Our new Tunnel Rehabilitation and Inspection Practice Group (TRIP) will support tunnel inspection and rehabilitation projects across the company. McMillen Jacobs has a long history of providing asset management, design, and construction management for tunnel inspection and rehab projects in all our underground markets. Recognizing that different regions have traditionally focused on certain types of tunnel inspections and rehabilitation (such as highway, water supply, wastewater, rail transit, and freight railroad), we formed TRIP to centralize our resources and share our available expertise across regions in order to better serve our clients and find solutions to rehab and inspection challenges. Below is a summary of recent client solutions in key markets.

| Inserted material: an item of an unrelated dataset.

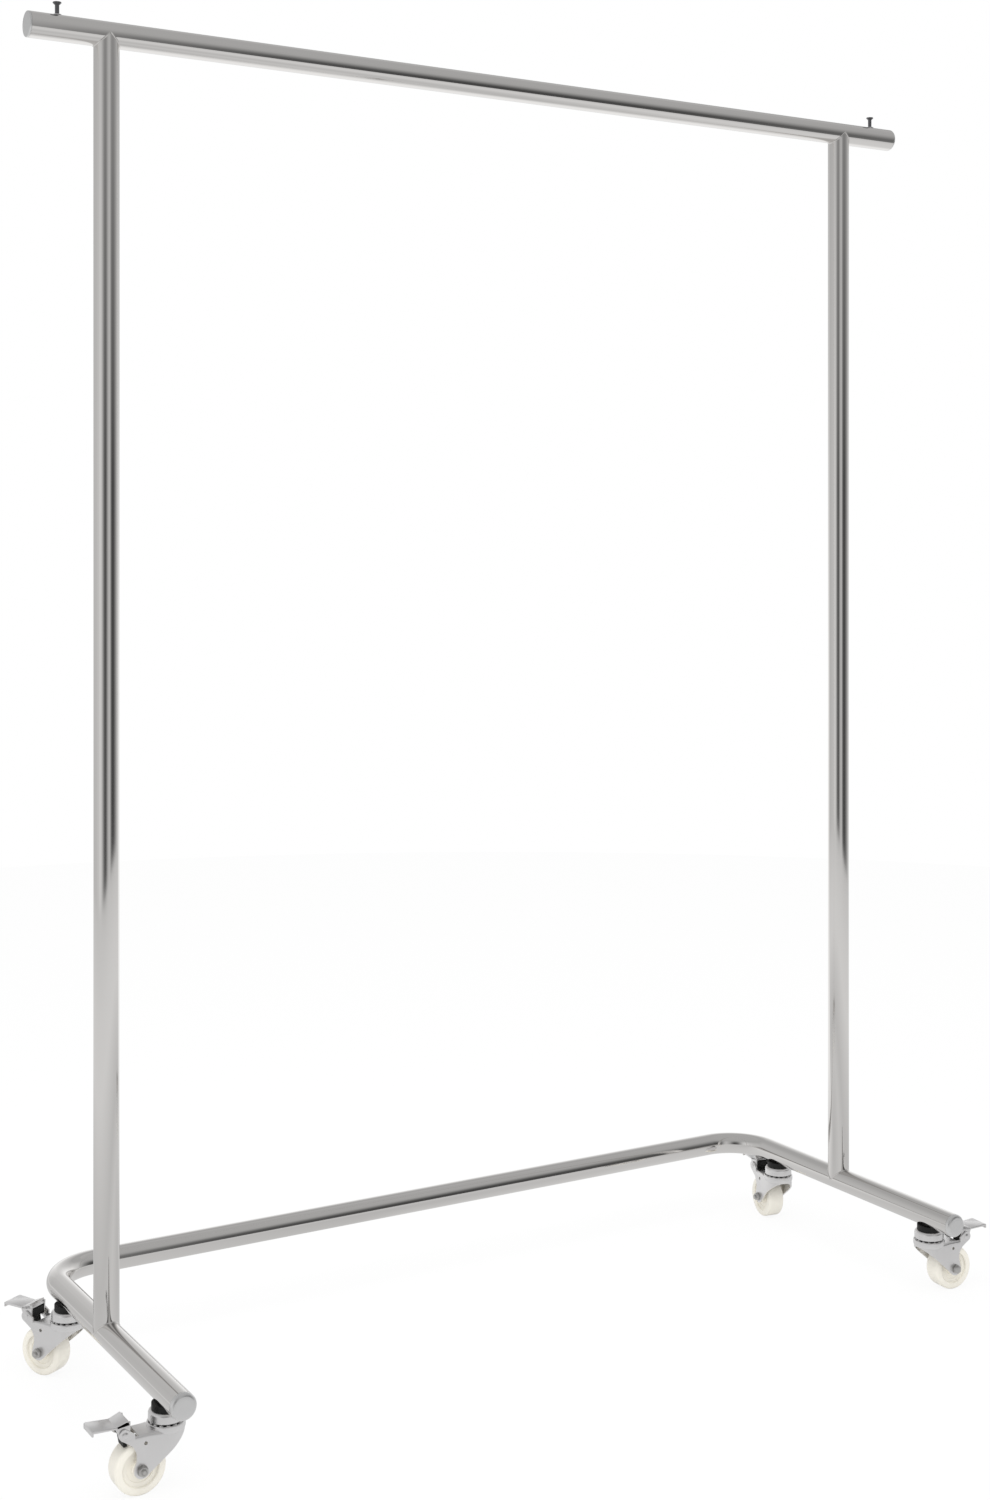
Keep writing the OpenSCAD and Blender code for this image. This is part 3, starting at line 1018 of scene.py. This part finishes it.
@dataclass
class Caster:
    """One swivel caster with its brake.

    Attributes:
        place: Where it stands.
        dresser: Finishes the pieces.
        balls: Tree that makes the bearing balls.
        thread: Tree that makes thread ridges.
        nodes: The model's nodes.
        sheet: Thickness of the fork's sheet.
        side_gap: Gap between wheel and fork.
        lever_sheet: Thickness of the lever's sheet.
        lever_play: Play between lever and fork.
        lug: Radius of the fork's lugs and the lever's cheeks round the brake pin.
        eye: Radius of the fork's eyes round the axle.
        lip: Height of the fork's lip in front.
        front: Radius of the fork's front about the swivel axis.
        race_gap: Gap between the two races.
        rim_radius: Radius of the lower race.
        rim_rise: Height of the lower race's rim above the fork's plate.
        pedal_length: Reach of the pedal from the brake pin.
        pedal_width: Width of the pedal.
        wheel_width: Width of the tyre.
        ball_count: Number of bearing balls.
        ball_radius: Radius of a ball.
        nut_flats: Width across the flats of the axle's nut and head.
        bolt_radius: Radius of the axle bolt's shank.
        nut_height: Height of nut or head with its washer.
        washer: Thickness of a washer.
        through: A width that goes through the whole fork.
    """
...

Rail. McMillen Jacobs has provided engineering and construction services to the US rail market for over 35 years, and we are well known for our expertise in railroad tunnel repair and clearance improvement. Our projects range in size and complexity from rock fall mitigation and drainage improvements, to double-stack expansion including relining existing tunnels with construction occurring in short work windows. We have helped railroad clients efficiently move their projects from feasibility through design and construction. Projects include the Coos Bay Rail Line Tunnels Rehabilitation in Oregon; Q-3 (Windham) Tunnel Rehabilitation in Montana; Allegheny Tunnel Icing Shields in Pennsylvania; and Harpers Ferry Tunnel Clearance Improvement in Maryland.

Tunnel Rehabilitation

Elk Creek Tunnel Rehab Project (2014): Shotcrete application for permanent ground support

 

Transportation. We have performed several tunnel rehab projects for the Oregon Department of Transportation over the past 10 years including inspections, alternatives analyses, design, and resident engineering. The 1,110-foot-long (338 m) Elk Creek Tunnel project (near Elkton) included pattern rock dowel installation to mitigate occasional rockfall and stabilize the crown, application of fiber-reinforced shotcrete to encase unlined portions of the tunnel, and concrete hardening of existing tunnel sidewalls. The Elk Creek tunnel is part of a critical link to the Oregon Coast, and closure would have required a 60-mile (97 km) detour. Therefore, all work was performed at night between 7 p.m. and 5 a.m. The project was successfully completed on-time and on-budget.

The Cornell Road Tunnels Rehab for the Portland Bureau of Transportation is similar to the Elk Creek Tunnel project. It consists of 500-foot-long (152 m) and 250-foot-long (76 m) tunnels in the northwest hills of Portland, Oregon. The project will remove deteriorated sections of the existing cast-in-place concrete lining and replace them with structural steel and fiber reinforced shotcrete. Shotcrete will then be applied full perimeter to both tunnels to reduce maintenance and improve service life and aesthetics. Construction is scheduled to start in the late summer.

Tunnel Rehabilitation

Tiber Creek Trunk Sewer after rehabilitation work is completed (single barrel in foreground; double barrel in background)

 

Wastewater. As part of the DC Clean Rivers Project in Washington DC, a 122-foot-long (37 m) portion of the 100+ year-old Tiber Creek Trunk Sewer was rehabilitated with a reinforced shotcrete liner. This large-diameter sewer was heavily cracked and previously stabilized with temporary steel bents. McMillen Jacobs designed a permanent repair that improved hydraulic flow and provided continuous support during construction. Access for personnel and equipment was limited to a single 36-inch-diameter (915 mm) manhole opening. Our design accounted for this constraint and consisted of a two-pass, 6-inch-thick (150 mm) shotcrete liner. The first pass created shotcrete arches between the steel bents so they could be removed, while the second pass resulted in a smooth 6-inch-thick section over the entire length of the repair. The American Shotcrete Association honored the Tiber Creek Trunk Sewer Rehabilitation Project with the 2018 Outstanding Underground Project Award.

Water. McMillen Jacobs Associates was engaged as a subconsultant by Greeley and Hansen to provide tunnel repair and replacement for the 1.5-mile-long (2.4 km) Tiawah Tunnel near Tulsa, Oklahoma. This water tunnel was built in the 1920s by drill-and-blast and cut-and-cover methods. It has a 7-foot-diameter (2.1 m) horseshoe-shaped cast-in-place concrete liner. A portion of the liner required extensive repairs and an increase in reinforcement (where the tunnel transitioned from rock to soil). Replacement for this portion used cut-and-cover methods, with reinforced concrete pipe and cast-in-place concrete transition structures, and low-strength grout backfill. In-tunnel repairs, including patching and void filling, were performed during a short work outage.

These are just a few of the many tunnel inspection and rehabilitation projects we have worked on over the years across our rail, transportation, wastewater, and water markets. Future Segments issues will spotlight individual tunnel inspection and rehab projects in more depth.